GTY uses a positive youth development and action-research model where students utilize existing data (local Youth Risk Behavior Survey surveillance data) to take the lead in making sense of their own health information. The process is simple, but effective: (1) a core youth team and their adult advisor attend a youth-led training to learn and practice tools and skills to implement GTY, (2) the core team recruits a larger representative group of peers and leads them through asset-mapping, data analysis, root cause review and initial solution brainstorming, (3) the core team shares their work and leads community dialogue about their findings and ideas, (4) the core team plans and implements actions based on all they have learned throughout the process.
Before becoming the GTY Coordinator at UP for Learning, I advised GTY teams for 9 years at the high school where I worked as a Student Assistance Program counselor. Over and over, I saw the profound impact of GTY on individual and systemic levels. As expected, there were concrete changes that came about as a direct result of the students’ work: more accessible condom distribution, a peer-mentoring program, student-led consent training in health classes, and distracted driving education campaigns. Other changes were spurred by school staff and community members hearing the passionate voices of youth at community dialogues. Our school implemented suicide prevention programs in all health classes after the GTY group repeatedly focused on the data around suicide as a top concern.
Even more powerful for me to witness was the impact on individuals. Because GTY addresses issues personally relevant to all youth, and because all youth are experts in their own lived experience, our group drew in students who had leadership roles in the school as well as many students who had never joined a club or led a group of peers and adults. Because the initiative utilizes a strengths-based and structured approach which builds on scaffolded skills and experiences, the diverse groups worked well together and individuals discovered or grew their sense of themselves as capable agents of change. I never tired of hearing the confident voice of a previously “invisible” student leading a group of peers, administrators, parents, community members, and even legislators through a discussion of a sensitive and important health topic.
My anecdotal observations have been upheld by data as well.
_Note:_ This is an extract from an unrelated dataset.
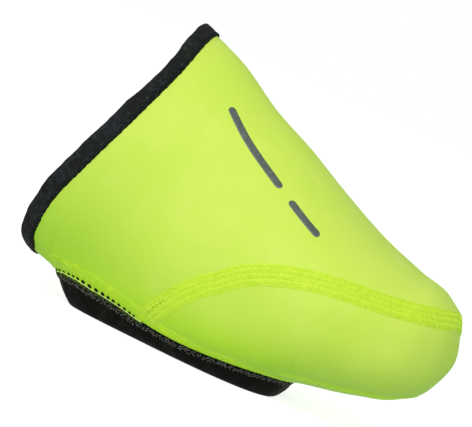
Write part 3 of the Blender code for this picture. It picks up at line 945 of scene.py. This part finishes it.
# The pitch, the ranges of both ends' heights and of the lean, the radius and the lift, all in mm, then
# the seed of the random draws and the number of the shade
OVERLOCK_LAYERS = (
    (0.95, (0.1, 0.6), (-2.0, -1.0), (0.3, 1.1), 0.24, 0.12, 31, 0),
    (1.15, (0.0, 0.4), (-1.8, -0.9), (-1.1, -0.2), 0.22, 0.22, 32, 0),
    (0.90, (-0.9, -0.1), (-1.7, -0.9), (-0.9, 0.9), 0.12, 0.36, 33, 1),
    (1.10, (-1.6, -0.8), (-2.5, -1.5), (-1.2, 1.2), 0.12, 0.32, 34, 1),
    (2.60, (-0.3, 0.1), (-1.1, -0.6), (0.7, 1.6), 0.11, 0.46, 35, 1),
)


def build_overlock():
    parts = []
    shades = []
    for pitch, up, down, lean, radius, lift, seed, shade in OVERLOCK_LAYERS:
        random = np.random.default_rng(seed)
        count = int(HEM_BAND.length / (pitch * MM))
        s = (np.arange(count) + random.uniform(-0.4, 0.4, count)) * HEM_BAND.length / count
        _, _, bottom, _ = edge_lines(s)
        top = bottom - 0.2 * MM + random.uniform(*up, count) * MM
        low = np.minimum(bottom - 0.2 * MM + random.uniform(*down, count) * MM, top - 0.4 * MM)
        parts.append(strands(s, top, low, random.uniform(*lean, count) * MM, radius, lift, random))
        shades.append(shade)
    random = np.random.default_rng(36)
    s, _ = outer_side_places(0.095, 0.345)
    for pitch, shade in ((0.42, 2), (0.75, 0), (1.9, 1)):
        places = np.arange(min(s), max(s), pitch * MM)
        count = len(places)
        places = places + random.uniform(-0.15, 0.15, count) * MM
        _, thread_line, bottom, _ = edge_lines(places)
        top = thread_line + random.uniform(-0.35, -0.10, count) * MM
        low = bottom + random.uniform(-0.9, -0.2, count) * MM
        parts.append(strands(places, top, low, random.uniform(-0.8, 0.8, count) * MM, 0.17, 0.36, random))
        shades.append(shade)
    shaders = [BLACK_THREAD, GREY_THREAD, GREEN_THREAD]
    make_piece("overlock_stitches", parts, shaders, "black_sole_fabric", shades)


def outer_side_places(start_along, end_along):
    """Distances along the hem of the outer side's stretch between two places of along, rear first."""
    picked = (HEM_TURN > 1.10) & (HEM_ALONG > start_along) & (HEM_ALONG < end_along)
    order = np.argsort(HEM_ALONG[picked])
    return HEM_BAND.s[:-1][picked][order], HEM_ALONG[picked][order]


HOLES_ALONG = (
    0.097, 0.110, 0.125, 0.141, 0.154, 0.168, 0.183, 0.201,
    0.220, 0.238, 0.253, 0.267, 0.282, 0.297, 0.311, 0.322,
)
HOLE_SIZES = (1.2, 1.4, 1.3, 1.5, 1.4, 1.7, 2.1, 2.3, 2.3, 2.1, 1.8, 1.8, 1.7, 1.6, 1.4, 1.2)


def build_needle_holes():
    """The row of needle holes at the rear of the outer side, drawn as dark domes of painted shade, and the
    loose thread below it.
    """
    s, along = outer_side_places(0.085, 0.36)
    marks = np.interp(HOLES_ALONG, along, s)
    holes, _, _, _ = edge_lines(marks)
    points, normals = at_edge(marks, holes + RNG.uniform(-0.08, 0.08, len(marks)) * MM, 0.40 * MM)
    holes = domes(points, normals, np.array(HOLE_SIZES) / 2 * MM, 0.30 * MM)
    make_piece("needle_holes", [holes], [SHADE_THREAD], "black_sole_fabric")
    line = np.interp(np.linspace(0.090, 0.342, 200), along, s)
    _, thread_line, _, _ = edge_lines(line)
    sway = (0.18 * HEM_BAND.noise(line, 6, 41) + 0.14 * HEM_BAND.noise(line, 2.4, 42)) * MM
    points, normals = at_edge(line, thread_line + sway, 0.62 * MM + 0.5 * sway)
    loose = tubes(points[None], 0.19 * MM, normals[None], sides=6)
    make_piece("loose_thread", [loose], [PALE_THREAD], "hi_vis_thread")


# The collar's knit tape


COLLAR_TURN = np.linspace(-1, 1, 360, endpoint=False)
COLLAR_BAND = Band.on_upper(0 * COLLAR_TURN, COLLAR_TURN, np.linspace(0, 9, 10) * MM, closed=True)
TAPE_CORNER_START = 0.80
TAPE_CORNER_END = 0.90
TAPE_LIFT = 0.75 * MM
TAPE_INSIDE_WIDTH = 5.0 * MM
STITCH_PITCH = 2.7 * MM


def tape_width(turn):
    """The tape's outside width: wider at the ridge and narrower at the lower corners."""
    under = eased((np.abs(turn) - TAPE_CORNER_START) / (TAPE_CORNER_END - TAPE_CORNER_START))
    outer_corner = np.exp(-(((turn + 0.77) / 0.09) ** 2))
    return (6.5 + 0.7 * np.exp(-((turn / 0.16) ** 2)) + 0.6 * outer_corner - 3.4 * under) * MM


def build_collar():
    band = COLLAR_BAND
    turn = np.linspace(-1, 1, 900, endpoint=False)
    s = np.interp(turn, np.append(COLLAR_TURN, 1.0), band.s)
    edge, normal = band.at(s, 0.0)
    off_edge = unit(np.cross(normal, unit(round_trip(edge))))
    if off_edge[:, 0].mean() > 0:
        off_edge = -off_edge
    inside = -WALL - GAP - BINDING_THICKNESS
    middle, half = (TAPE_LIFT + inside) / 2, (TAPE_LIFT - inside) / 2
    high = edge[:, 2] / MM
    bulge = 1.0 * eased((high - 30) / 14) * eased((96 - high) / 16)
    bulge -= 1.0 * np.exp(-(((high - 20) / 5) ** 2))
    bulge += 0.7 * np.exp(-(((high - 11.5) / 2.5) ** 2))
    bulge *= (turn < 0) * eased((0.86 + turn) / 0.05)
    wave = band.noise(s, 19, 51) + 0.5 * band.noise(s, 8, 52)
    fold = BINDING_FOLD + (0.22 * wave + bulge) * MM
    teeth = np.abs(np.mod(s / STITCH_PITCH, 1) - 0.5) * 2
    width = tape_width(turn) - BINDING_FOLD + (0.08 * (teeth - 0.5) + 0.14 * band.noise(s, 4.1, 53)) * MM
    shares = np.array([1.0, 0.97, 0.86, 0.72, 0.55, 0.38, 0.2, 0.06])
    puffs = np.array([0.0, 0.55, 0.95, 0.62, 0.85, 1.0, 0.8, 0.35])
    ripple = band.noise(s, 2.2, 54)
    lines = []
    for share, puff in zip(shares, puffs):
        lift = TAPE_LIFT * (0.35 if share == 1.0 else 1.0) + puff * (0.15 + 0.04 * ripple) * MM
        lines.append(band.at(s, share * width, lift)[0])
    for angle in np.linspace(math.pi * 0.42, -math.pi * 0.42, 9):
        out = off_edge * fold[:, None] * math.cos(angle)
        lines.append(edge + out + normal * (middle + (half + 0.1 * MM) * math.sin(angle)))
    for share in shares[::-1]:
        lift = inside + (0.6 * MM if share == 1.0 else 0.0)
        lines.append(band.at(s, share * np.minimum(width, TAPE_INSIDE_WIDTH), lift)[0])
    grid = np.array(lines).transpose(1, 0, 2)
    tape = sheet(grid, closed_rows=True, closed_columns=True)
    obj = make_piece("collar_tape", [tape], [KNIT], "charcoal_knit_tape")
    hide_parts("collar_binding")
    return s, width


def build_collar_stitches(s, width):
    """Black thread that whips over the tape's inner edge, a row of stitches beside it and a dark cord of
    painted shade along the edge.
    """
    band = COLLAR_BAND
    start = np.arange(0, band.length - STITCH_PITCH / 2, STITCH_PITCH)[:, None]
    start = start + RNG.uniform(-0.2, 0.2, start.shape) * MM
    edge = np.interp(start, s, width)
    share, arch = arched(6)
    whip = start + (share - 0.5) * 0.9 * MM
    c = edge + (-0.85 + 0.93 * share) * MM
    parts = [band.threads(whip, c, (0.80 - 0.34 * share**6 + 0.10 * arch) * MM, 0.17)]
    row = start + (0.1 + share * 2.1) * MM
    parts.append(band.threads(row, edge - 1.0 * MM, (0.84 + 0.10 * arch) * MM, 0.15))
    s, width = closed_up(s)[None], closed_up(width)[None]
    parts.append(band.threads(s, width, 0.04 * MM, 0.30, sides=6, tip=1.0))
    make_piece("collar_stitches", parts, [BLACK_THREAD, SHADE_THREAD], "charcoal_knit_tape", [0, 0, 1])


# Plain reflective trim on the outer side of the instep

TRIM_PIECES = (
    ((0.195, -0.205), (0.430, -0.250), 3.3),
    ((0.468, -0.257), (0.575, -0.277), 3.3),
)


def build_trim():
    """Strips with round ends."""
    parts = []
    corner = np.linspace(0, math.pi / 2, 9)
    lines = np.array([-1, -0.97, -0.6, -0.2, 0.2, 0.6, 0.97, 1])
    lift = np.where(np.abs(lines) == 1, -0.02, 0.09) * MM
    for start, end, width in TRIM_PIECES:
        band = Band.on_upper(*np.linspace(start, end, 60).T, np.linspace(-3, 3, 7) * MM)
        half = width / 2 * MM
        first = half * (1 - np.cos(corner))[:-1]
        last = band.length - half * (1 - np.sin(corner))[1:]
        s = np.concatenate([first, np.linspace(half, band.length - half, 60), last])[:, None]
        near = np.minimum(np.minimum(s, band.length - s), half)
        reach = np.sqrt(np.maximum(half**2 - (half - near) ** 2, (0.02 * MM) ** 2))
        points, _ = band.at(s, lines * reach, lift)
        parts.append(sheet(points))
    make_piece("reflective_trim", parts, [REFLECTIVE], "black_sole_fabric")


# A turned and stitched edge round the cleat opening


def build_cleat_edge():
    opening = SOLE_GRID[:, -1]
    inward = unit(opening.mean(0) - opening)
    up = np.array([0.0, 0.0, 1.0])
    cosines, sines = circle(12)
    roll = opening[:, None] + inward[:, None] * (cosines - 0.2) * MM + up * SOLE_WALL / 2 * (1 + sines)
    roll[..., 2] = np.maximum(roll[..., 2], 0.02 * MM)
    line = closed_up(opening - inward * 2.2 * MM)
    s = travelled(line)
    share, arch = arched(5)
    start = np.linspace(0, s[-1], 76, endpoint=False)[:, None]
    places = np.mod(start + share * 1.6 * MM, s[-1])
    path = np.stack([np.interp(places, s, column) for column in line.T], axis=-1)
    path[..., 2] = SOLE_WALL + (0.05 + 0.12 * arch) * MM
    parts = [sheet(roll, closed_rows=True, closed_columns=True), tubes(path, 0.16 * MM, up)]
    make_piece("cleat_opening_edge", parts, [BLACK_THREAD], "black_sole_fabric")


build_upper()
build_sole()
build_hem()
build_heel_strips()
build_seam()
build_seam_threads()
build_toe_strip()
build_overlock()
build_needle_holes()
build_collar_stitches(*build_collar())
build_trim()
build_cleat_edge()

# Camera: the photograph's angle. The view is rolled, so the toe points down to the right

CAMERA_AZIMUTH = math.radians(8)
CAMERA_ELEVATION = math.radians(4)
CAMERA_ROLL = math.radians(23.8076)
CAMERA_DISTANCE = 0.9
CAMERA_TARGET = np.array([0.0, 0.0, 0.060])
TARGET_PIXEL = (270.73, 226.80)
PHOTO_SIZE = (472, 427)
PIXEL = 0.396 * MM
SENSOR = 36.0


def build_camera():
    back = np.array([
        math.sin(CAMERA_AZIMUTH) * math.cos(CAMERA_ELEVATION),
        -math.cos(CAMERA_AZIMUTH) * math.cos(CAMERA_ELEVATION),
        math.sin(CAMERA_ELEVATION),
    ])
    level = np.array([math.cos(CAMERA_AZIMUTH), math.sin(CAMERA_AZIMUTH), 0.0])
    up = np.cross(back, level)
    picture_right = math.cos(CAMERA_ROLL) * level + math.sin(CAMERA_ROLL) * up
    picture_up = -math.sin(CAMERA_ROLL) * level + math.cos(CAMERA_ROLL) * up
    place = CAMERA_TARGET + back * CAMERA_DISTANCE
    place = place - picture_right * (TARGET_PIXEL[0] - PHOTO_SIZE[0] / 2) * PIXEL
    place = place + picture_up * (TARGET_PIXEL[1] - PHOTO_SIZE[1] / 2) * PIXEL
    data = bpy.data.cameras.new("camera")
    data.sensor_width = SENSOR
    data.lens = SENSOR * CAMERA_DISTANCE / (PHOTO_SIZE[0] * PIXEL)
    data.clip_start = 0.05
    data.clip_end = 60
    data.dof.use_dof = False
    camera = bpy.data.objects.new("camera", data)
    axes = Matrix((picture_right, picture_up, back)).transposed()
    camera.matrix_world = Matrix.Translation(Vector(place)) @ axes.to_4x4()
    bpy.context.scene.collection.objects.link(camera)
    bpy.context.scene.camera = camera
    return picture_right, picture_up, back


def build_sun(name, direction, strength, angle):
    data = bpy.data.lights.new(name, "SUN")
    data.energy = strength
    data.angle = math.radians(angle)
    light = bpy.data.objects.new(name, data)
    light.rotation_mode = "QUATERNION"
    light.rotation_quaternion = Vector(direction).normalized().to_track_quat("Z", "Y")
    bpy.context.scene.collection.objects.link(light)


def build_stage():
    mesh = bpy.data.meshes.new("floor")
    side = 30.0
    corners = [(-side, -side, 0), (side, -side, 0), (side, side, 0), (-side, side, 0)]
    mesh.from_pydata(corners, [], [(0, 1, 2, 3)])
    floor = bpy.data.objects.new("floor", mesh)
    floor.location.z = -0.05 * MM
    shader = Shader("pale_floor", (0.42, 0.42, 0.42), 0.9, 0.0, (0.85, 0.85, 0.85))
    mesh.materials.append(shader.grain(0.02, 0.0002, 400, 2).material)
    floor.visible_diffuse = False
    bpy.context.scene.collection.objects.link(floor)


def build_world():
    world = bpy.data.worlds.new("studio")
    world.use_nodes = True
    tree = world.node_tree
    place = add_node(tree, "TexCoord").outputs["Generated"]
    height = add_node(tree, "SeparateXYZ", {"Vector": place}).outputs["Z"]
    blend = add_node(tree, "MapRange", {"Value": height, "From Min": -0.5, "From Max": 0.7})
    sockets = {"A": (0.375, 0.425, 0.32, 1), "B": (0.47, 0.47, 0.47, 1), "Factor": blend.outputs["Result"]}
    mixed = add_node(tree, "Mix", sockets, data_type="RGBA")
    sky = tree.nodes["Background"]
    fill(sky, {"Color": mixed.outputs["Result"], "Strength": 1.0})
    seen = add_node(tree, "Background", {"Color": (1, 1, 1, 1), "Strength": 1.0})
    path = add_node(tree, "LightPath").outputs["Is Camera Ray"]
    sockets = {"Fac": path, 1: sky.outputs["Background"], 2: seen.outputs["Background"]}
    mix = add_node(tree, "MixShader", sockets)
    fill(tree.nodes["World Output"], {"Surface": mix.outputs["Shader"]})
    bpy.context.scene.world = world


PICTURE_RIGHT, PICTURE_UP, BACK = build_camera()
build_sun("key", 0.90 * BACK + 0.41 * PICTURE_UP - 0.03 * PICTURE_RIGHT, 2.05, 50)
build_stage()
build_world()
bpy.context.scene.view_settings.view_transform = "Standard"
During the 2018-2019 GTY year, UP for Learning worked with the University of New Mexico Prevention Research Center, with support from VDH, to complete a mixed-methods evaluation of GTY’s impact on participants. Pre- and post-survey data of core team and data analysis participants showed significant positive changes in Health Literacy, Self-Efficacy, Community Engagement, Resilience and Protective Factors, and Knowledge, and focus groups. Written feedback pointed to increases in a Sense of Connection, Knowledge and Self-Confidence. Youth noted things like:
“I gained knowledge that I can use to help others around me if they are having a hard time.”
“I gained information about the problems and strengths about my community and state.”
“I gained a more confident voice and I learned to speak up about my opinion.”
“I had more of an opportunity to lead others in the right direction when solving youth risk problems.”
“I gotta stay involved ’cause this is the way to help the community.”
“I gained friendship and I’ve learned that I can trust people, and I don’t really trust people much. Before this I only trusted 3 people. Now I trust like 10 people.”
Getting to ‘Y’ is well-poised for replication by other states interested in engaging youth in meaningful work around their own health and well-being. UP for Learning is excited to envision a time when youth across the nation are seen as integral partners in utilizing the YRBS as a springboard for change. Who better than youth to bring meaning to their own health data and then experience the satisfaction of making the world a better place?